De acordo com o Financial Times, por pressão de Trump, a Apple já deve trocar o fornecedor dos sensores usados em suas câmeras para a Samsung, porque a Sony não tem unidades de produção nos Estados Unidos nem planos de investimento para o território americano. A tecnologia deve estar presente no iPhone 18, cujo lançamento está marcado para o fim deste ano.
Com isso, as grandes empresas do setor ganham uma chance de consolidar sua dominância sobre o mercado, por terem maior poder de negociação devido à atual dependência das empresas americanas por elas. As ações da TSMC, por exemplo, apresentavam alta de 4,32% nesta quinta após o anúncio de que não seria afetada pelas taxas.
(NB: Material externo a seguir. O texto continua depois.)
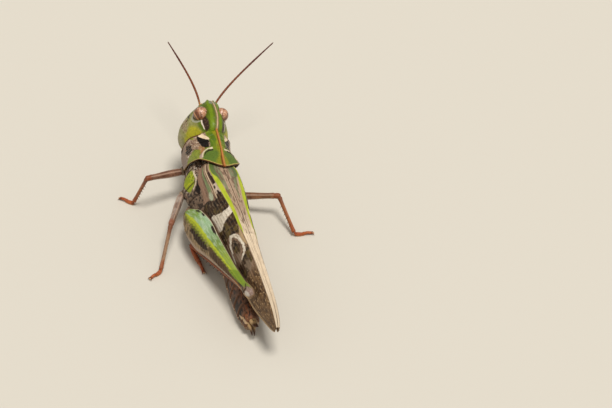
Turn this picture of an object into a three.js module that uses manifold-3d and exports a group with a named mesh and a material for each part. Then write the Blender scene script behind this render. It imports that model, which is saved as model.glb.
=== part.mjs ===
// A band-winged grasshopper, an adult female, standing on all six feet with her wings folded.
// Millimetres, +Z up, head toward -Y, her left side toward +X, feet on z = 0.
// Body axes: u forward along the back, l to her left, z up, all from the hind tip of the pronotum.
import * as THREE from "three";
import { mergeVertices } from "three/addons/utils/BufferGeometryUtils.js";
import Module from "manifold-3d";

// ---- driving dimensions ----
const PRONOTUM_LENGTH = 7.6;
const LOBE_DEPTH = 6.2;             // how far the pronotum's side lobes hang below the back
const WING_END = 28.9;              // wing tips behind the pronotum's hind tip
const WING_THICK = 0.5;
const HIND_FEMUR_DEPTH = 4.7;
const HIND_FEMUR_THICK = 2.3;
const ANTENNA_LENGTH = 13.2;
const ANTENNA_RADIUS = 0.28;
const BEND_AT = 0.25;               // share of the antenna's length where it bends outward
const GAP = 0.07;                   // clearance between neighbouring pieces
// stance
const BACK_HEIGHT = 10.4;           // hind tip of the pronotum above the floor
const BODY_PITCH = 4.5;             // degrees, head up
const BODY_ROLL = 17;               // degrees, left side up
const FRONT_PITCH = 3;              // pronotum and head raised a little more
const FRONT_YAW = -4.5;             // and turned to her right
const FRONT_ROLL = 1.5;              // with the left side further up
const PLACE = [-0.49, -1.478];     // shifts the whole animal so that its box is centred on the origin

const wasm = await Module();
wasm.setup();

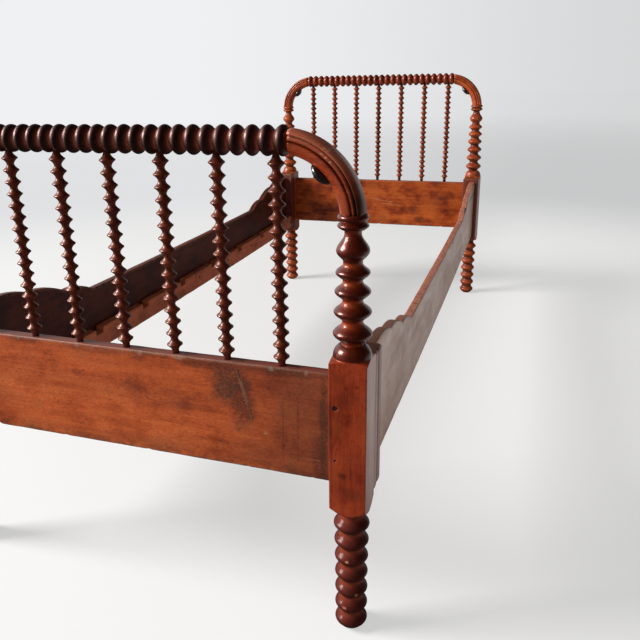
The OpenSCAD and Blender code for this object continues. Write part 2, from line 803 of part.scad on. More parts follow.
module end_block(side, end) {
    half_w = plate_w / 2 + tenon_gap;
    color(wood)
        corner(side, end)
            difference() {
                intersection() {
                    translate([0, 0, end_z0])
                        linear_extrude(end_z1 - end_z0)
                            polygon(end_block_plan());
                    translate([0, half_block + end_l, 0])
                        rotate([90, 0, 0])
                            linear_extrude(end_l)
                                polygon(end_block_front());
                }
                side_mortise();
                box([-half_w, half_block - eps, plate_z0 - tenon_gap],
                    [half_w, half_block + plate_t, plate_z0 + plate_l + tenon_gap]);
                for (z = screw_heights())
                    rod_y(0, half_block, z, screw_r + dowel_gap, plate_t + hook_screw_l() + end_gap);
            }
}

// ---- ledgers --------------------------------------------------------------

function ledger_outline() =
    let (top = ledger_z0 + ledger_h)
    concat(
        [[-side_half_l, ledger_z0], [-side_half_l, top]],
        [for (k = [0:notch_count - 1])
            let (y = notch_first_x - bed_l / 2 + k * notch_pitch)
                each [[y - notch_w / 2, top], [y - notch_w / 2, top - notch_d],
                    [y + notch_w / 2, top - notch_d], [y + notch_w / 2, top]]],
        [[side_half_l, top], [side_half_l, ledger_z0]]
    );

// Nail positions: half way between neighbouring notches, and past the last
function nail_y(k) = (k - (ledger_nails - 1) / 2) * nail_pitch;

module ledger_nail_holes() {
    for (k = [0:ledger_nails - 1])
        translate([side_x0 - ledger_w - eps, nail_y(k), ledger_z0 + ledger_h / 2])
            rotate([0, 90, 0])
                cylinder(r = nail_r + dowel_gap, h = ledger_nail_l + end_gap);
}

module ledger(side) {
    color(wood_dark)
        mirror([side > 0 ? 0 : 1, 0, 0])
            difference() {
                plank(side_x0 - ledger_w, side_x0)
                    polygon(ledger_outline());
                ledger_nail_holes();
            }
}

module ledger_nail_set() {
    color(iron)
        for (side = [0, 1])
            mirror([side, 0, 0])
                for (k = [0:ledger_nails - 1])
                    translate([side_x0 - ledger_w, nail_y(k), ledger_z0 + ledger_h / 2])
                        rotate([0, 90, 0]) {
                            cylinder(r = nail_r, h = ledger_nail_l);
                            translate([0, 0, -ledger_nail_head_h])
                                cylinder(r = ledger_nail_head_r, h = ledger_nail_head_h);
                        }
}

// ---- bed hooks ------------------------------------------------------------

// Heights at which the hooks' necks rest on the catch plate's slots
function hook_heights() = [for (k = [-0.5, 0.5]) hook_mid_z + k * hook_pitch - hook_neck_h / 2];

function screw_heights() = [plate_z0 + screw_inset, plate_z0 + plate_l - screw_inset];

// The hook plate's screws stop short of the side rail's tenon
function hook_screw_l() = end_l - side_tenon_l - end_gap - plate_t - screw_rest;

// A countersunk screw along +y, its head flush with y = 0
module screw(l) {
    rotate([-90, 0, 0])
        rotate_extrude()
            polygon([[0, 0], [screw_head_r, 0], [screw_r, screw_head_r - screw_r], [screw_r, l], [0, l]]);
}

// The space that a countersunk head takes out of a plate
module screw_cut() {
    gap = dowel_gap / 2;
    rotate([-90, 0, 0])
        rotate_extrude()
            polygon([[0, -end_gap], [screw_head_r + gap + end_gap, -end_gap],
                [screw_r + gap, screw_head_r - screw_r], [screw_r + gap, far], [0, far]]);
}

// Side view of one hook in the y-z plane: neck through the slot, lip behind
function hook_outline() =
    let (back_y = half_block - plate_t - tenon_gap)
    [
        [half_block + eps, 0], [half_block + eps, hook_neck_h],
        [back_y - hook_t + hook_round, hook_neck_h], [back_y - hook_t, hook_neck_h - hook_round],
        [back_y - hook_t, -hook_drop], [back_y, -hook_drop], [back_y, 0]
    ];

module hook(side, end) {
    color(iron)
        corner(side, end) {
            difference() {
                box([-plate_w / 2, half_block, plate_z0],
                    [plate_w / 2, half_block + plate_t, plate_z0 + plate_l]);
                for (z = screw_heights())
                    translate([0, half_block, z])
                        screw_cut();
            }
            for (z = hook_heights())
                translate([0, 0, z])
                    plank(-hook_t / 2, hook_t / 2)
                        polygon(hook_outline());
        }
}

module catch_plate(side, end) {
    color(iron)
        corner(side, end)
            difference() {
                box([-plate_w / 2, half_block - plate_t, plate_z0],
                    [plate_w / 2, half_block, plate_z0 + plate_l]);
                for (z = hook_heights())
                    box([-hook_t / 2 - slot_gap, half_block - plate_t - eps, z],
                        [hook_t / 2 + slot_gap, half_block + eps, z + slot_h]);
                for (z = screw_heights())
                    translate([0, half_block, z])
                        mirror([0, 1, 0])
                            screw_cut();
            }
}

// All the screws of one kind of plate, at the four corners
module screw_set(into_post, l) {
    for (side = [-1, 1])
        for (end = [-1, 1])
            corner(side, end)
                for (z = screw_heights())
                    translate([0, half_block, z])
                        mirror([0, into_post ? 1 : 0, 0])
                            screw(l);
}

module hook_screws() {
    color(iron)
        screw_set(false, plate_t + hook_screw_l());
}

module catch_screws() {
    color(iron)
        screw_set(true, plate_t + screw_l);
}

// ---- nodes ----------------------------------------------------------------

function side_name(side) = side > 0 ? "right" : "left";

for (side = [-1, 1]) {
    s = side_name(side);
    post(side, -1, foot_seat_z, foot_post_rings);
    post(side, 1, head_seat_z, head_post_rings);
    arch(side, -1, foot_seat_z);
    arch(side, 1, head_seat_z);
    button(side, -1, foot_seat_z);
    button(side, 1, head_seat_z);
    side_rail(side);
    ledger(side);
    end_block(side, -1);
    end_block(side, 1);
    hook(side, -1);
    hook(side, 1);
    catch_plate(side, -1);
    catch_plate(side, 1);
}
for (i = [1:spindle_count]) {
    spindle(i, -1, foot_rail_z, foot_spindle_rings, foot_spindle_foot_l);
    spindle(i, 1, head_rail_z, head_spindle_rings, head_spindle_foot_l);
}
top_rail(-1, foot_rail_z);  // foot_top_rail
top_rail(1, head_rail_z);  // head_top_rail
board(-1);  // foot_board
board(1);  // head_board
hook_screws();
catch_screws();
board_pegs();
board_nails();
ledger_nail_set();
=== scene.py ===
import math
from collections import namedtuple

import bpy
import numpy as np
from mathutils import Matrix, Vector, noise


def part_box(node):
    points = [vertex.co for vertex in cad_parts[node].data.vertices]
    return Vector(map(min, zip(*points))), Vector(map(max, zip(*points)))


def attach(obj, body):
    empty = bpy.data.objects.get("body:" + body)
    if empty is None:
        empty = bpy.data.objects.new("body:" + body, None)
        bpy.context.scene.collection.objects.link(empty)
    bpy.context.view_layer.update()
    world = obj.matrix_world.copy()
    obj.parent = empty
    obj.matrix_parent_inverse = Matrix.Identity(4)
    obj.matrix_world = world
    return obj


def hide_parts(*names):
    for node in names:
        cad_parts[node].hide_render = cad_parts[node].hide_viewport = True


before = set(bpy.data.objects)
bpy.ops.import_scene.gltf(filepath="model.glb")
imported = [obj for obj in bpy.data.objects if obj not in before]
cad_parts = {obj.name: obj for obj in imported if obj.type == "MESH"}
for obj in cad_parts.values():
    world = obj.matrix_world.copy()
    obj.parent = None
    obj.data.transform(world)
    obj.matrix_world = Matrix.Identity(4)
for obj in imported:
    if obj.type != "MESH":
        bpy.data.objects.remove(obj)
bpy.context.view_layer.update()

MM = 0.001

# ---- sizes of the bed, in metres --------------------------------------------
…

Segundo Monteiro, Trump pretende usar as tarifas para trazer parte das cadeias produtivas para território americano a fim de ter mais controle sobre a tecnologia, durante uma disputa tecnológica pela liderança em inteligência artificial e computação avançada.
“Ainda que possa de fato haver um aumento de investimentos nos EUA, na contramão da atual tendência, a complexidade da cadeia global de suprimentos e o quase monopólio dessas empresas tornam a autossuficiência americana muito distante da realidade”, afirma.
Trata-se de um setor com vários pontos de concentração. A holandesa ASML, por exemplo, fabrica entre 80% e 90% das máquinas de fotolitografia usadas na impressão de chips e também não tem uma planta sequer nos Estados Unidos.
O presidente americano, diz o analista, minimiza a alta dos preços de produção para colocar a questão estratégica em primeiro plano. “Nesse sentido, de fato ter controle da produção por si só transcende o problema dos custos mais altos de se produzir dentro dos EUA.”
“Trump aplicou um golpe mais enfático, mas ainda é parte de uma luta de 12 rounds, uma batalha que já vem sendo e continuará sendo travada”, avaliou.